In this particular case, since I'm not already landing the import into an attribute-only schema and there are a couple hundred attributes to map, I might just catch the nulls in the import_jdbc statement and map them to 'non-state-address' value. This is not a scalable solution in general, but maybe it will suffice.

It's becoming clear to me that in general the way to go with these import-sanitized-ETL processes is to land everything to attribute-only schemata unless I know there are no nulls in the foreign keys.

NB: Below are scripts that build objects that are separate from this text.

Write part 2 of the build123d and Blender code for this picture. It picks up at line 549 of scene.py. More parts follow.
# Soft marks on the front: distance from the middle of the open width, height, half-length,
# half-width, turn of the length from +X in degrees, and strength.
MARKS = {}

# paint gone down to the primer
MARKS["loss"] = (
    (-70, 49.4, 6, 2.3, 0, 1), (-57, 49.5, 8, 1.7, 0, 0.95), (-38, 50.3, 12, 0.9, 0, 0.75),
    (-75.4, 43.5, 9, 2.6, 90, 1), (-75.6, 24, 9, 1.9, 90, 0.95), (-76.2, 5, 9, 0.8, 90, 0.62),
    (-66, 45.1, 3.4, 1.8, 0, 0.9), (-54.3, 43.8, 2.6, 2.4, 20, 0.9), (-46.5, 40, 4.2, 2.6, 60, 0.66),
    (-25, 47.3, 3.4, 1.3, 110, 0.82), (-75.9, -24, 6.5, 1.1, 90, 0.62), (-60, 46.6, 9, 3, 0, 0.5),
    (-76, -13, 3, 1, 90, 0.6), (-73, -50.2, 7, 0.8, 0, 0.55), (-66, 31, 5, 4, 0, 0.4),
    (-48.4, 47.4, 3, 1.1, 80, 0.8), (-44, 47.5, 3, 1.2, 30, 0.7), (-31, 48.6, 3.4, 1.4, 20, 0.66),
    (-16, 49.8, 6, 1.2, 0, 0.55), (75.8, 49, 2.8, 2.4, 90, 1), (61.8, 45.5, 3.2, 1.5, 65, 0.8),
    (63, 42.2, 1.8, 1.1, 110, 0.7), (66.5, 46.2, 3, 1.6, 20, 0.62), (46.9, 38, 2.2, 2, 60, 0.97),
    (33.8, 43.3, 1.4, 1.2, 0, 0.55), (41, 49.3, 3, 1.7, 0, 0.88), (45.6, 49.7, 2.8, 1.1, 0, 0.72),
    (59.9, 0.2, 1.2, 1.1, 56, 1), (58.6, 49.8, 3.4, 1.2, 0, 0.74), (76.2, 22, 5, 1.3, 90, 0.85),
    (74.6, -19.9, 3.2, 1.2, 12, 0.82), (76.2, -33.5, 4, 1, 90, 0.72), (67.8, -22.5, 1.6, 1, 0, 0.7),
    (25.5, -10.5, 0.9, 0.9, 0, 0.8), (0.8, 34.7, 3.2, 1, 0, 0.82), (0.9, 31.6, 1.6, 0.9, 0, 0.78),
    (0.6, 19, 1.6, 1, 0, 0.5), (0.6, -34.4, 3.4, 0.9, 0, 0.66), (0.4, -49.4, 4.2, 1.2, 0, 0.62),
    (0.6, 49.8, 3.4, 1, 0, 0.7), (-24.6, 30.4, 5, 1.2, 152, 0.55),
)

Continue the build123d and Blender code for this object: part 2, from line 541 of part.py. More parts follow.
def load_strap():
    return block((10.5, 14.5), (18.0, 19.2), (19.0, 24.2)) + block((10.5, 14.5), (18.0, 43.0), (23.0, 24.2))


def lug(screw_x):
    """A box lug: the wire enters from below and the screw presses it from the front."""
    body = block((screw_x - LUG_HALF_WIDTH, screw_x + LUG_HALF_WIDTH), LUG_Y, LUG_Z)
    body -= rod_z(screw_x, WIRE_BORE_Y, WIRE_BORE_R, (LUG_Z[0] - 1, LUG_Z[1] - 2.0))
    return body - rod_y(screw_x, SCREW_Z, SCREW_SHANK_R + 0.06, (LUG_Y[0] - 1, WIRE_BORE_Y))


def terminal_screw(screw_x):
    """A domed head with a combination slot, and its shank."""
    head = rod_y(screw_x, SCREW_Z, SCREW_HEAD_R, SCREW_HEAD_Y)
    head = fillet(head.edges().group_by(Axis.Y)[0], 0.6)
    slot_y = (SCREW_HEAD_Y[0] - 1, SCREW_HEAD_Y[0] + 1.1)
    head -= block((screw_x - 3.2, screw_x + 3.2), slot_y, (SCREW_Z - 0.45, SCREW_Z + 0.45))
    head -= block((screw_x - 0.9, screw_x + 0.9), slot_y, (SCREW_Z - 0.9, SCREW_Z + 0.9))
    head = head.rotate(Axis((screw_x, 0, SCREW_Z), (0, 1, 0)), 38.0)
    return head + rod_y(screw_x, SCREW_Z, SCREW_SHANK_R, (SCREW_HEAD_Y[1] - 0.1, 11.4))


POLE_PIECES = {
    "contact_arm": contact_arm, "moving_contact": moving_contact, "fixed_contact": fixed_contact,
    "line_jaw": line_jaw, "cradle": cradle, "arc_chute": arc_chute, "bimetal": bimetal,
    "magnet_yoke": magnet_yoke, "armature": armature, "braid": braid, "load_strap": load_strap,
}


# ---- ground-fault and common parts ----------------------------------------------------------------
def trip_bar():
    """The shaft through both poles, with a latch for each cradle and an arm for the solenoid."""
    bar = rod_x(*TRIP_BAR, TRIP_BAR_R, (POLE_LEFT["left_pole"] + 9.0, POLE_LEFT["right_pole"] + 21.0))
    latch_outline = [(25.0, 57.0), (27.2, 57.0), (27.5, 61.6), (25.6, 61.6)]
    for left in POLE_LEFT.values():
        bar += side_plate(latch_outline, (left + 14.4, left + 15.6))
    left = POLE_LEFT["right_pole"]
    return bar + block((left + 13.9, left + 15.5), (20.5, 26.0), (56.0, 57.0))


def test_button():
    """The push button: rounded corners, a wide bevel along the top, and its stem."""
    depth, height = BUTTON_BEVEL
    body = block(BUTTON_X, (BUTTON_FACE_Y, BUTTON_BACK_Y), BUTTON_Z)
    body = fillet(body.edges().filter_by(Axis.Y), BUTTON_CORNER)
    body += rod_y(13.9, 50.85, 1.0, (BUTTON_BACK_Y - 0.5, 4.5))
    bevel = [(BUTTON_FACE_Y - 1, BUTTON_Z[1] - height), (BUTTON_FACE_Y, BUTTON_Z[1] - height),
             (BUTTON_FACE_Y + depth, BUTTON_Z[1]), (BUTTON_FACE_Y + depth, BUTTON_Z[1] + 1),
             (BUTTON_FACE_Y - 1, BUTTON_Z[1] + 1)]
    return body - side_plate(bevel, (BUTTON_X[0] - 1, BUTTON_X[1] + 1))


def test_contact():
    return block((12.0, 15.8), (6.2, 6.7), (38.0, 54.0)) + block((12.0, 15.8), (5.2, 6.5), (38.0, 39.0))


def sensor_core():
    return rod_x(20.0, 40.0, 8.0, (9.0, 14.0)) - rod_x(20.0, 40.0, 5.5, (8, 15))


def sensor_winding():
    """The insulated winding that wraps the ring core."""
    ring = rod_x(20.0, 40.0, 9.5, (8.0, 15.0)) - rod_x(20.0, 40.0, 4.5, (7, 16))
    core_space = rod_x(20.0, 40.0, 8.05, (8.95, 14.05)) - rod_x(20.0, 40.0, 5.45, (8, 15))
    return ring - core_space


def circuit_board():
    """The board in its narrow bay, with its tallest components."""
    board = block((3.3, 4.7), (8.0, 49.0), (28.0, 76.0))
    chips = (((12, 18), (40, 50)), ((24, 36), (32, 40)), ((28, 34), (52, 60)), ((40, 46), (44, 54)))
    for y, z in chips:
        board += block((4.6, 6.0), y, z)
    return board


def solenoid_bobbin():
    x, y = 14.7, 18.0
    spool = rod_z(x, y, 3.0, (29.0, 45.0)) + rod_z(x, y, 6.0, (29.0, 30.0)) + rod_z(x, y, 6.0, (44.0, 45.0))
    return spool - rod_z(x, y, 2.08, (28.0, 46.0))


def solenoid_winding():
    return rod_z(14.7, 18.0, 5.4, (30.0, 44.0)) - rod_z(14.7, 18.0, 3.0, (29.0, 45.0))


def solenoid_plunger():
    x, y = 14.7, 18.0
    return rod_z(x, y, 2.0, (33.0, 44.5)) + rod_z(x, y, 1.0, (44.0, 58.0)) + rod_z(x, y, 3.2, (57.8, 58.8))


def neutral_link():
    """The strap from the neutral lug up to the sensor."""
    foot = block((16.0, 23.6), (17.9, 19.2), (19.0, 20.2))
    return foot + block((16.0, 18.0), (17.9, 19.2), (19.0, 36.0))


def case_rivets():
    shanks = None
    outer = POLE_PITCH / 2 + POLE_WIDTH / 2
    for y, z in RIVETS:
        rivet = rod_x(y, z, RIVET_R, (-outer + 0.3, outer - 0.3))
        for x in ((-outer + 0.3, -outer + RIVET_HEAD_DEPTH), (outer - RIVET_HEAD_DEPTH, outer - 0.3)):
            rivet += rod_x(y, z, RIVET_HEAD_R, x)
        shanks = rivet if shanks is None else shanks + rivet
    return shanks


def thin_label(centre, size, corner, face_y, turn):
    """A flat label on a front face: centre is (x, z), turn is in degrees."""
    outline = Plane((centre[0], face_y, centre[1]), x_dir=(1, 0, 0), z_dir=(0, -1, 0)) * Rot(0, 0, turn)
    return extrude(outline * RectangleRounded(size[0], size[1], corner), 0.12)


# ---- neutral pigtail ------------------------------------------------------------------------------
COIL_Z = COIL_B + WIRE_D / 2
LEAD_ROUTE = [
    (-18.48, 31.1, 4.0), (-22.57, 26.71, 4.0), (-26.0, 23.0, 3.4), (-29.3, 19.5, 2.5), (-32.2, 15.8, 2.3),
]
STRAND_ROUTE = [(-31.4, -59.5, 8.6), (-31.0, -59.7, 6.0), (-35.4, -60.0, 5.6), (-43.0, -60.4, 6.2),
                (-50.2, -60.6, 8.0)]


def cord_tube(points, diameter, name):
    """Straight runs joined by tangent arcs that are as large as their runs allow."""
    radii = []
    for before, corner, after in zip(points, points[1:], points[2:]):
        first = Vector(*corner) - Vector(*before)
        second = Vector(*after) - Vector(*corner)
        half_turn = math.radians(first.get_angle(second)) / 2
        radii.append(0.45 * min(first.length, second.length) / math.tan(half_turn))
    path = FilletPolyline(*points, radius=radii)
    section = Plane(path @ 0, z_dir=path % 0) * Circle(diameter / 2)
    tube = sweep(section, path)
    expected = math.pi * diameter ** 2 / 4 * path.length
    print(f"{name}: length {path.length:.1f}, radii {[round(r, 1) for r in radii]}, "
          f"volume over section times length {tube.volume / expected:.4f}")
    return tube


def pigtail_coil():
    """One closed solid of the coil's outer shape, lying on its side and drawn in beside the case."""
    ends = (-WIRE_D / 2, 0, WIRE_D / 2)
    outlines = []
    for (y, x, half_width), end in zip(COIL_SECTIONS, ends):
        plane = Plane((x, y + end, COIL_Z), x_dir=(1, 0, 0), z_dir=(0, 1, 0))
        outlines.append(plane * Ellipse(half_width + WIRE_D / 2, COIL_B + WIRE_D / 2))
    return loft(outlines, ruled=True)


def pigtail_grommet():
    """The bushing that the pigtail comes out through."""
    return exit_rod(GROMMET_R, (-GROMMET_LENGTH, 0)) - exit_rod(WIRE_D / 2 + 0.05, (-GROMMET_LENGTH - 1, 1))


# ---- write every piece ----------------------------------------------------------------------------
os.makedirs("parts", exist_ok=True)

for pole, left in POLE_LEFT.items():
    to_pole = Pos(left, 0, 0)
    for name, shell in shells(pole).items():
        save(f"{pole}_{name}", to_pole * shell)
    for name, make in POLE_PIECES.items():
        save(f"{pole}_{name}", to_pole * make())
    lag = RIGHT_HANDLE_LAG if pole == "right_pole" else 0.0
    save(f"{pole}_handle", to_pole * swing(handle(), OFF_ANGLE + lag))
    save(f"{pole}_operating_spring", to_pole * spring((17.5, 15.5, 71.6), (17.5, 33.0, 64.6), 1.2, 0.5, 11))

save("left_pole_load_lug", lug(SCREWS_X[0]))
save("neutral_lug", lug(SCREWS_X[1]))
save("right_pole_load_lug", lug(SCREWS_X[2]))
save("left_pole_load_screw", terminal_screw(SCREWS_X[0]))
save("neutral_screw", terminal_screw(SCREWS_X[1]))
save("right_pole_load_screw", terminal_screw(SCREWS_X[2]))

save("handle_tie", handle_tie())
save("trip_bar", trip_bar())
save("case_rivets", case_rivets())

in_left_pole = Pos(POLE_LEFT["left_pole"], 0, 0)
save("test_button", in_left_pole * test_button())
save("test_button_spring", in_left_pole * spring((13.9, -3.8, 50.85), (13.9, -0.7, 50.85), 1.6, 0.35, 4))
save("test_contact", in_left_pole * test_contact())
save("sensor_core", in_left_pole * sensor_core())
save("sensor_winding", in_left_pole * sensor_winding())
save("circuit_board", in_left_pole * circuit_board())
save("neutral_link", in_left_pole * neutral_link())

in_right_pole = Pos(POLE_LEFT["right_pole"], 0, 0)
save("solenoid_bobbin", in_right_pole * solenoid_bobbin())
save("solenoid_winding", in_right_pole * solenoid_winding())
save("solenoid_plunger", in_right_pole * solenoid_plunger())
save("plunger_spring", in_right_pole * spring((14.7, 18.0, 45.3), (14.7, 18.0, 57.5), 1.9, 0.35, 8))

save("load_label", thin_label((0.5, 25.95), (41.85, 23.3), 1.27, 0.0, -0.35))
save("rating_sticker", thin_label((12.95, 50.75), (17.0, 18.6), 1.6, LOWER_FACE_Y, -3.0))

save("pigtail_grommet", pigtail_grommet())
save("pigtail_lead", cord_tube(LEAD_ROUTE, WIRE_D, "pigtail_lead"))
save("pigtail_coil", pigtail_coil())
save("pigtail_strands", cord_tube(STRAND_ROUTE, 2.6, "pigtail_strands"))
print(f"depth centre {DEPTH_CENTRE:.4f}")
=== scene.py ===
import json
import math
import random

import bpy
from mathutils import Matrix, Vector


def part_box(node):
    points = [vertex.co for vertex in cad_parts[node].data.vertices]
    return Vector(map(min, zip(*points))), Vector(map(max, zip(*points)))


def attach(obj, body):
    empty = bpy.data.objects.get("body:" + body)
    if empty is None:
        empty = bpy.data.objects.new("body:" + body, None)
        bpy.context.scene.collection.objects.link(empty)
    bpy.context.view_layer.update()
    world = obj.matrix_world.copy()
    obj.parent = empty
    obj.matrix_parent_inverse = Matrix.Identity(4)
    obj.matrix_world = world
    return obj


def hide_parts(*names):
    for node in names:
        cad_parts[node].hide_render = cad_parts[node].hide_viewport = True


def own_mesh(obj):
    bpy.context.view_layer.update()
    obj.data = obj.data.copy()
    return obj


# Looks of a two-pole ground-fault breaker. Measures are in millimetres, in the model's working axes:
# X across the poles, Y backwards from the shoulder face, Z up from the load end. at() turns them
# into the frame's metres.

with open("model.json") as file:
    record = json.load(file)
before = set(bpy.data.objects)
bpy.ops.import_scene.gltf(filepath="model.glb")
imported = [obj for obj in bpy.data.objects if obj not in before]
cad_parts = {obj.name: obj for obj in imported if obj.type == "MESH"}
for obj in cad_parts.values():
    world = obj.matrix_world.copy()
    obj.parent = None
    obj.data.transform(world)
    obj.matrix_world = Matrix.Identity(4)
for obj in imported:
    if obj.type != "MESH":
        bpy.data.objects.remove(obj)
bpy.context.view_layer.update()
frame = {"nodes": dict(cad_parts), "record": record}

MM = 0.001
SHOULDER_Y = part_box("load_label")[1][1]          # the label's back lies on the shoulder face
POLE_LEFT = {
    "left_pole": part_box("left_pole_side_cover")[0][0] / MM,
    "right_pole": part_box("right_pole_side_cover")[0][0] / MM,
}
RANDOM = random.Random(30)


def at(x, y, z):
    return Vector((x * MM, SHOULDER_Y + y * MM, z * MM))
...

In general, are there good methods to catch data integrity errors without waiting for the instance transforms to throw errors during runtime? In the above case, I have a transformation that seems to need to run for a dozen hours, so I've been working on subsets of the tables to get the instance imports working. However, this leads to problems when a subset of rows might not contain all the necessary entities for a foreign key, or there may be a null or an un-castable string value lurking in the unseen rows.

— You are receiving this because you commented. Reply to this email directly, view it on GitHub https://github.com/CategoricalData/CQL/issues/51#issuecomment-660616797, or unsubscribe https://github.com/notifications/unsubscribe-auth/AA2QKN5RWAMTNCNQTZ2LPYTR4K5F5ANCNFSM4PAPI4OA.

o1lo01ol1o commented 4 years ago

but established by CQL queries or mappings.

That makes sense generally though I suppose when working with messy data there's just going to have to be some back and forth until things work.

the open source tool operates by construction of decision procedures, which doesn’t scale well

I've just pared down the workload of this task considerably and I'm running into some surprisingly poor performance now. I'll follow up in #46 since it's due to the workflow mentioned there.

chemistry case study (https://github.com/kris-brown/cql_data_integration https://github.com/kris-brown/cql_data_integration)

Ah, that repo has cleaned up nicely since I saw it last; it's a good point of reference!